Of course there are other risk factors (ethnic tribalism, sanctioning of violence), but the above, I think, are likely to be more common in supernaturally based belief systems – particularly more organised and institutional ones.

3 comments:

Larry Hamelin said...

In many cases [religion] can make evil people (and we should really say ‘nasty’ rather than ‘evil’, which is a bit all-or-nothing) do good things.

First, this observation, even if true, would not contradict Weinberg's observation. Second, I don't buy that this observation is at all true except perhaps in the most rare, isolated instance. The closest I can think of is Alcoholics Anonymous, and even then a vague, generic "higher power" helps only to maintain a choice made on pragmatic, nonreligious grounds.

Jailhouse conversions are a distant second. It's telling that they seem to always happen after the prisoner is incarcerated; it's not at all common for people to turn themselves in for past, unpunished crimes after a religious conversion.

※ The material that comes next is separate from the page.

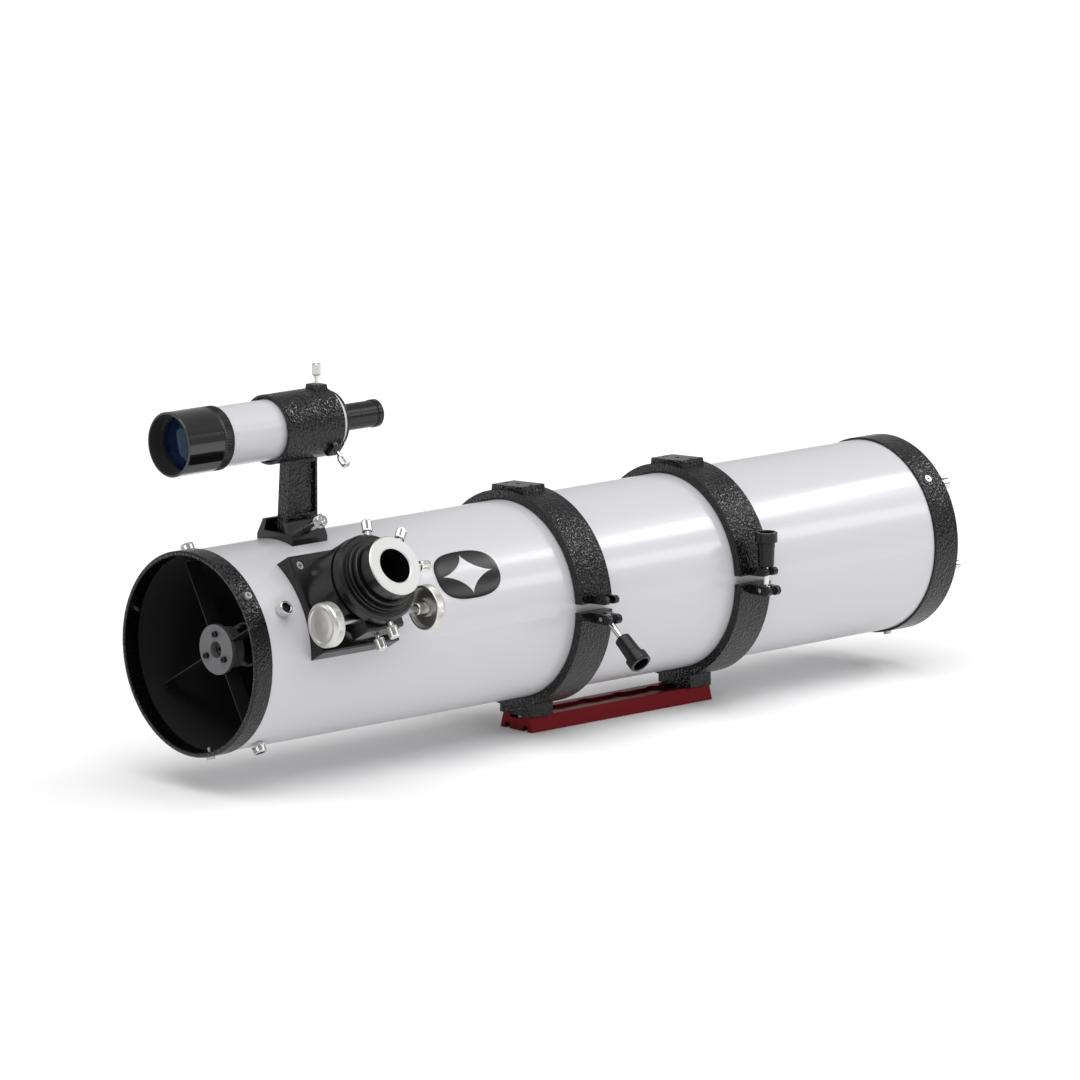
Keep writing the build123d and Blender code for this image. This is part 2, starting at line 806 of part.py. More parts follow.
with BuildPart() as mirror_plate:
    with BuildSketch(section(mirror_bottom)):
        Circle(plate_r)
        with Locations(on_circle(mirror_bolt_circle - plate_window_inset, lock_angles)):
            Circle(16.0, mode=Mode.SUBTRACT)
        Circle(18.0, mode=Mode.SUBTRACT)
        with Locations(on_circle(mirror_bolt_circle, knob_angles)):
            Circle(collimation_bolt_r + screw_gap, mode=Mode.SUBTRACT)
    extrude(amount=-plate_thickness)

clip_angles = lock_angles
with BuildPart() as mirror_clips:
    for angle in clip_angles:
        # post on the plate beside the mirror, and a finger over its edge
        with BuildSketch(outward(angle, mirror_face_back - 2.2, mirror_r + 0.5)):
            Rectangle(mirror_edge + 2.2, 12.0, align=(Align.MIN, Align.CENTER))
        extrude(amount=5.0)
        with BuildSketch(outward(angle, mirror_face_back - 2.2, mirror_r - 3.0)):
            Rectangle(1.7, 12.0, align=(Align.MIN, Align.CENTER))
        extrude(amount=8.5)

with BuildPart() as collimation_springs:
    with BuildSketch(section(plate_bottom)):
        with Locations(on_circle(mirror_bolt_circle, knob_angles)):
            Circle(5.5)
            Circle(4.0, mode=Mode.SUBTRACT)
    extrude(amount=-(cell_gap - tilt_room))

with BuildPart() as mirror_cell:
    with BuildSketch(section(cell_front)):
        Circle(tube_inner_r)
        Circle(20.0, mode=Mode.SUBTRACT)
        with Locations(on_circle(mirror_bolt_circle - cell_window_inset, lock_angles)):
            Circle(21.0, mode=Mode.SUBTRACT)
        with Locations(on_circle(mirror_bolt_circle, knob_angles)):
            Circle(collimation_bolt_r + running_gap, mode=Mode.SUBTRACT)
        with Locations(on_circle(mirror_bolt_circle, lock_angles)):
            Circle(lock_bolt_r, mode=Mode.SUBTRACT)
    extrude(amount=-cell_thickness)
    with BuildSketch(section(cell_front - cell_rim_width)):
        Circle(tube_inner_r)
        Circle(tube_inner_r - 3.0, mode=Mode.SUBTRACT)
    extrude(amount=-cell_rim_width)
    for angle in end_screw_angles:
        with BuildSketch(outward(angle, rear_screw_back, tube_inner_r - 8)):
            Circle(end_screw_r)
        extrude(amount=12, mode=Mode.SUBTRACT)


def mirror_bolt(angle, start, shank_r, head_start, head_r):
    """Bolt along the tube with a domed knob head, at the mirror's bolt circle."""
    spot = back(0) + radial(angle) * mirror_bolt_circle
    return turned(
        lengthwise(spot, (0, 1, 0), (1, 0, 0)),
        [
            (start, 0),
            (start, shank_r),
            (head_start, shank_r),
            (head_start, head_r - 0.8),
            (head_start + 0.8, head_r),
            (knob_tip_back - 1.0, head_r),
            (knob_tip_back, head_r - 1.0),
            (knob_tip_back, 0),
        ],
    )


collimation_knobs = [
    mirror_bolt(a, mirror_bottom + 0.8, collimation_bolt_r, cell_back + 1.0, collimation_knob_r)
    for a in knob_angles
]
lock_start = plate_bottom + tilt_room
lock_bolts = [mirror_bolt(a, lock_start, lock_bolt_r, cell_back, lock_knob_r) for a in lock_angles]
with BuildPart() as mirror_lock_screws:
    add([bolt.part for bolt in lock_bolts])

# ---- Focuser: base, housing, rollers, shaft -------------------------------

with BuildPart() as focuser_base:
    with BuildSketch(focuser(tube_r - 25)):
        Rectangle(2 * base_half_length, 2 * base_half_width)
    extrude(amount=base_top - tube_r + 25)
    top_edges = focuser_base.faces().sort_by(Axis(back(0), radial(focuser_angle)))[-1].edges()
    chamfer(top_edges, 1.5)
    with BuildSketch(section(focuser_back - 2 * base_half_length)):
        Circle(tube_r)
    extrude(amount=-4 * base_half_length, mode=Mode.SUBTRACT)
    with BuildSketch(focuser(tube_r - 25)):
        Circle(housing_bore_r)
    extrude(amount=40, mode=Mode.SUBTRACT)
    with BuildSketch(focuser(base_top)):
        with GridLocations(2 * base_screw_x, 2 * base_screw_y, 2, 2):
            Circle(base_screw_r)
    extrude(amount=-30, mode=Mode.SUBTRACT)
    with BuildSketch(focuser(base_top)):
        with GridLocations(2 * base_screw_x, 2 * base_screw_y, 2, 2):
            Circle(base_screw_head_r + side_gap)
    extrude(amount=-base_screw_sink, mode=Mode.SUBTRACT)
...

Other than that, I'm really unconvinced that specifically religion per se has much of a good effect on people other than fallaciously supporting the self-righteousness of their already good beliefs.

Kaite said...

I pretty much said my piece on my own blog, so all I shall say is 'Word.' Although not in the 'Word was with God and the Word was God' sense, because that's just encouraging people to take a text as an unquestionable authority.